Copy.ai shifts to avoid OpenAI tax

Diving deeper into

Copy.ai

Company Report
Unlike startups, they don’t have to pay the OpenAI tax
Analyzed 4 sources

The real advantage of Microsoft and Google is not just better models, it is that AI is cheaper for them to ship and easier for them to distribute. A startup like early Copy.ai paid OpenAI on every generation, then resold that output at roughly 60% gross margins, which meant model cost sat directly inside cost of goods. Incumbents can instead fold AI into Office, Workspace, and other existing products, making standalone writing helpers easier to underprice and easier to copy.
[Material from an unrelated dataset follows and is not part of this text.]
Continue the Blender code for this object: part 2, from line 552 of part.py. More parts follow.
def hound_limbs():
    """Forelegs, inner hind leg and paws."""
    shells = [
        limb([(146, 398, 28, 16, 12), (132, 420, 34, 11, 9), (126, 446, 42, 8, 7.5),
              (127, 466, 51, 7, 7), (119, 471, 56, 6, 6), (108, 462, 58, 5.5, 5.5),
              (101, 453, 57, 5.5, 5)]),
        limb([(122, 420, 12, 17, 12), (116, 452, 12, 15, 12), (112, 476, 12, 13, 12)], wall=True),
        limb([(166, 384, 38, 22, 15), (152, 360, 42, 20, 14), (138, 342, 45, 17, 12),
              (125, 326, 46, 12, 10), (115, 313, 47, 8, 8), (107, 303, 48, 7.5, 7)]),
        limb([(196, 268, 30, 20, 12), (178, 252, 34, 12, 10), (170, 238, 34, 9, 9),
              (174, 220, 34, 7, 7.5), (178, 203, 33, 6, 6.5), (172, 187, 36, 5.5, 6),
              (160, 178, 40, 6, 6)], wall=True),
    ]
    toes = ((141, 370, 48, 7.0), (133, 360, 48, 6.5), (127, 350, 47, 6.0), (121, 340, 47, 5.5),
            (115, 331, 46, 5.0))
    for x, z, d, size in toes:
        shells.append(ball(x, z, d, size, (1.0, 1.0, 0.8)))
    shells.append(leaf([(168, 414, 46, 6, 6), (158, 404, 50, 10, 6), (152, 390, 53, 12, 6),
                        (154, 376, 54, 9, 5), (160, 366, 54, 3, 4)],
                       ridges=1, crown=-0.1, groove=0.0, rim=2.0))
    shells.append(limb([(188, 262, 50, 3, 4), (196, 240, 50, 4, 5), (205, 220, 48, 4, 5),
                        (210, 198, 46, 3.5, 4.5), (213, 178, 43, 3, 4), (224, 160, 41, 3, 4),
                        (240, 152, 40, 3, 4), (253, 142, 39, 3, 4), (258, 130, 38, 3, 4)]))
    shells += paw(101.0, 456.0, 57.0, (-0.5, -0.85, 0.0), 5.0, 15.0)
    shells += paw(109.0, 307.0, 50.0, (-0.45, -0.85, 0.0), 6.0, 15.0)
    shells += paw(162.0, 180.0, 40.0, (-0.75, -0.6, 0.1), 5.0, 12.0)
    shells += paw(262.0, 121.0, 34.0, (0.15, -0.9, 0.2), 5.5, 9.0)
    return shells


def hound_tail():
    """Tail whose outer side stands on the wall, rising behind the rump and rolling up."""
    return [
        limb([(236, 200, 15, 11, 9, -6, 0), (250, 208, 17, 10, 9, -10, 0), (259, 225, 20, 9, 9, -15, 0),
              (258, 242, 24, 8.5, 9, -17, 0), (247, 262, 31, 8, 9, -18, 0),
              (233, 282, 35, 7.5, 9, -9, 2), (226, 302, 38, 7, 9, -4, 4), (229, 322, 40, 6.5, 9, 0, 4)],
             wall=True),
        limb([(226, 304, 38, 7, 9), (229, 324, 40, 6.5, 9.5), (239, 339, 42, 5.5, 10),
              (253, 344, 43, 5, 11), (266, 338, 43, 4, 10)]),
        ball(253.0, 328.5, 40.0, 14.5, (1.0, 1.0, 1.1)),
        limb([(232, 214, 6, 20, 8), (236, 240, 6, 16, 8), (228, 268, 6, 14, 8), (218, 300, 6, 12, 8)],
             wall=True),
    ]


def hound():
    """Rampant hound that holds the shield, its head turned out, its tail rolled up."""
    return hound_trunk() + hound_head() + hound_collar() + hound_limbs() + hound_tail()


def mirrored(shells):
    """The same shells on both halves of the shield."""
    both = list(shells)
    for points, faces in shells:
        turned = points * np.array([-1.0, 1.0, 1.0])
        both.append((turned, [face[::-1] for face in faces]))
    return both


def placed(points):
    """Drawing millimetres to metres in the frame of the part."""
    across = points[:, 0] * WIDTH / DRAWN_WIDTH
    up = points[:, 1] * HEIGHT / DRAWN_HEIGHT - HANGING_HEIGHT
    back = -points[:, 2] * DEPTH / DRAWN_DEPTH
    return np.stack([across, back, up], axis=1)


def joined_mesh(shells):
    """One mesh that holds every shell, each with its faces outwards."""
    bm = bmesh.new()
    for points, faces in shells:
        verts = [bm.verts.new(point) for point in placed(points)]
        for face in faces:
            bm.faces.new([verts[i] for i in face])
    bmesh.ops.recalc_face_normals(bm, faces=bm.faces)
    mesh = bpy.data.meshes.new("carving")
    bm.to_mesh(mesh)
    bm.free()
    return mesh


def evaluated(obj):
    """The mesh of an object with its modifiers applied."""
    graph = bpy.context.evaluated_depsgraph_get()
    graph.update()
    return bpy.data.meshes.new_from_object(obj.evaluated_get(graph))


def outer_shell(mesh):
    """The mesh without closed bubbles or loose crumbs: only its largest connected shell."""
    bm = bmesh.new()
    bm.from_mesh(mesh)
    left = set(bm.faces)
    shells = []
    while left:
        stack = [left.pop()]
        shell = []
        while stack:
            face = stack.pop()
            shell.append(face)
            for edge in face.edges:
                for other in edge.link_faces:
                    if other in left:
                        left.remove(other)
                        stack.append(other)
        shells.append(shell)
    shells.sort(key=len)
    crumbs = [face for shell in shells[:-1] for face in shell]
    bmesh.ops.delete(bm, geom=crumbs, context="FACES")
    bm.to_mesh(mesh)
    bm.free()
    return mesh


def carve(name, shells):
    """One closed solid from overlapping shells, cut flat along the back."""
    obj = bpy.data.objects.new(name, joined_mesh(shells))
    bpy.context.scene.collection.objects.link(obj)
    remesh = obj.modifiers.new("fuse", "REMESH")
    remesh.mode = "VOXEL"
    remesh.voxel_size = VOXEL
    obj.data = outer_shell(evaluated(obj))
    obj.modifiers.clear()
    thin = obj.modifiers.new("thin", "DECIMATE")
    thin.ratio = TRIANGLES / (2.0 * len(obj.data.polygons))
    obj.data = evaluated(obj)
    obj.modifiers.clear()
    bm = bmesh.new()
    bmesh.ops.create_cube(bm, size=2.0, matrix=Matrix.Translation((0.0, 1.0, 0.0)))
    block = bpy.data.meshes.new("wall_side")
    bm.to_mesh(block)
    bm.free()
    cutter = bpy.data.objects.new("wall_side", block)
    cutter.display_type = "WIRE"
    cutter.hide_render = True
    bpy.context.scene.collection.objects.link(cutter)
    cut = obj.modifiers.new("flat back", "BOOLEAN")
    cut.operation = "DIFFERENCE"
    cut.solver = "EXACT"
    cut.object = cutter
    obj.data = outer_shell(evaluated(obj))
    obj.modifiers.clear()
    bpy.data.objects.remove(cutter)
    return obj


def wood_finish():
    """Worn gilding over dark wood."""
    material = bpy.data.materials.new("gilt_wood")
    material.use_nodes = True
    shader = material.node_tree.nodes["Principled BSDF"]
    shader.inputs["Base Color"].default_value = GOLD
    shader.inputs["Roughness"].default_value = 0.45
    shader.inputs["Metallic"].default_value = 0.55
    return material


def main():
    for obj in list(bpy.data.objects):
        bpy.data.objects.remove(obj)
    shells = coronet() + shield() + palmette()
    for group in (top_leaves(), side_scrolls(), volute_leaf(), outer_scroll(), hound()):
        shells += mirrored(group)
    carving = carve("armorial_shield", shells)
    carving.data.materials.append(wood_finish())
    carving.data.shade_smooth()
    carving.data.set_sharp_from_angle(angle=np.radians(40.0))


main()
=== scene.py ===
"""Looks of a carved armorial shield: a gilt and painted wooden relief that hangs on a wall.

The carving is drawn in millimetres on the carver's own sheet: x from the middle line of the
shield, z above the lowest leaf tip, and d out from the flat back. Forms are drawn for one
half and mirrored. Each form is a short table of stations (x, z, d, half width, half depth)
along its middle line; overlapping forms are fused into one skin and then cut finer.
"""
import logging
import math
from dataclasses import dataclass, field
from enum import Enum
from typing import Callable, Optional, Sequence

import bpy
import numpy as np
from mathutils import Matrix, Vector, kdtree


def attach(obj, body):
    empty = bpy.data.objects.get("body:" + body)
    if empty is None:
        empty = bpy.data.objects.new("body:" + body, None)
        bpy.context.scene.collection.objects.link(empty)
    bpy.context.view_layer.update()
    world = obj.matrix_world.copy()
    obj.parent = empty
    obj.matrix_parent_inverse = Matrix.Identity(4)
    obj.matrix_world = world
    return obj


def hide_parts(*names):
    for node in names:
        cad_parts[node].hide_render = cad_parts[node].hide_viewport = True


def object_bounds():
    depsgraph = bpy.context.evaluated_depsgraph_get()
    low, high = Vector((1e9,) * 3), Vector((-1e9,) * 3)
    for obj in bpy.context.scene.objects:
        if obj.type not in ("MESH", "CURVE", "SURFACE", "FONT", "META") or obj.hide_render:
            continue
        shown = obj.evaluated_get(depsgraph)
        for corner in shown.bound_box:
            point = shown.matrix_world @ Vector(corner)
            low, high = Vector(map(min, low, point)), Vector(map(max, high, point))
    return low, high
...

  • For Copy.ai and Jasper, the old product was a text box that turned prompts into ads, blog posts, and emails. That worked while GPT-3 access and template UX were scarce. Once ChatGPT made high quality text generation cheap and universal, that simple wrapper lost pricing power fast.
  • The practical meaning of the OpenAI tax is variable cost. Every customer action can trigger a model bill from someone else. That is why early AI writing apps looked more like resellers than pure software companies. By contrast, Microsoft and Google can spread model spend across huge installed bases and bundle AI into products customers already pay for.
  • Copy.ai’s response was to move up the stack into go to market workflows. Instead of selling one more writing seat, it plugs into systems like Salesforce and HubSpot, researches accounts, drafts sequences, enriches records, and writes back into the CRM. That makes the product compete on workflow ROI, not just cheap text generation.

This pushes the category toward software that owns a business process, not a generation button. As models keep getting cheaper and more interchangeable, the winners in AI applications will be the companies that sit inside core workflows, connect to systems of record, and turn AI into measurable revenue lift or labor savings.